One of the first things with which I connected, is at the beginning of the Mass, when the Priest confesses his own sins in the Confiteor. Not only does he recite it, but throughout the prayer, you can also see him bowing before the Altar and slowly moving left and right as he confesses his sins. After he finishes this prayer, the Servers pray for him beginning with, ‘May almighty God have mercy upon thee’ …
Everywhere in the Missal as it goes through the Mass one can see there are little Crosses indicating that at the moment a certain phrase is said by the Priest, one is to do the Sign of the Cross.
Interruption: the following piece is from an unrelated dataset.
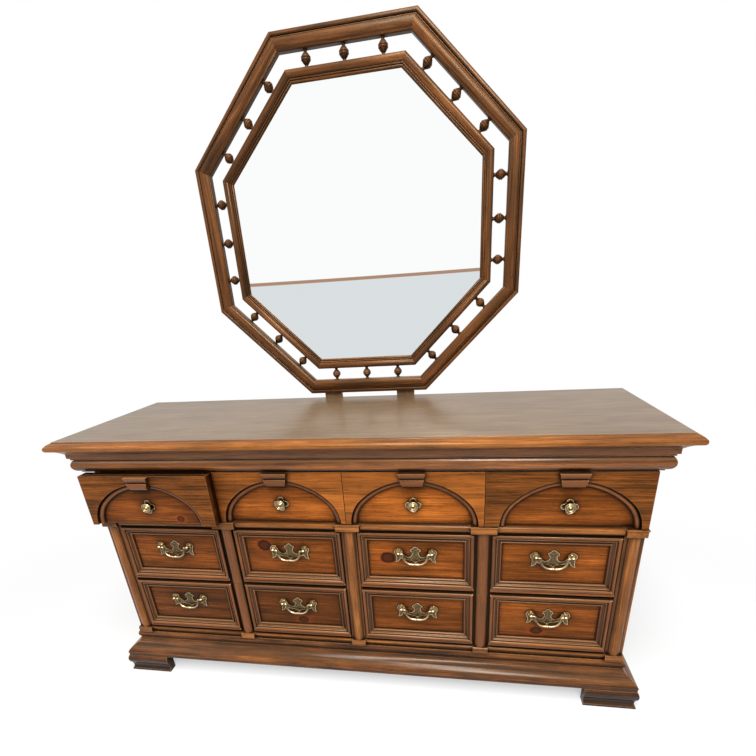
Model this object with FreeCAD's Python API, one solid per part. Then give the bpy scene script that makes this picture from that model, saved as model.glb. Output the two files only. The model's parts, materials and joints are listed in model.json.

It requires me to be alert for them, not mechanistically, but following the words (I don’t even have to know their meaning in English, just the Latin will do!) and I have come to realize that a majority of them are said around a particular time when the name of the Lord has been mentioned in a special way.
I long to express something vast, big and magnificent. I have always longed to express what is true, the highest and most magnificent reality which we can think of. This longing is like a burning and unquenchable desire which I cannot stop or dry down or die out. And neither would I want to, for the longing is so strong and feels so right – guiding me slowly towards a deeper path, which becomes less and less afraid of new doors, even though it does become more and more afraid of God, and of offending Him. For who is God, and how can one being a mere human, possibly define Him?
But my longing keeps me thinking: Who is God? Everything. God is everything, but not everything is God – God is only one – the ONLY Being who just IS, is EVERYTHING, not everything individually, but everything at once. How can one know this is true, and not a mere syllogism – or a rational, abstract logic with no practical merit? Because Truth is grounded not only in Reason but also in Faith – both intertwined in utter perfection as the only possibility of perfection itself. It is both an entirely rational process capable of systematic discovery and a slow awakening of the good heart.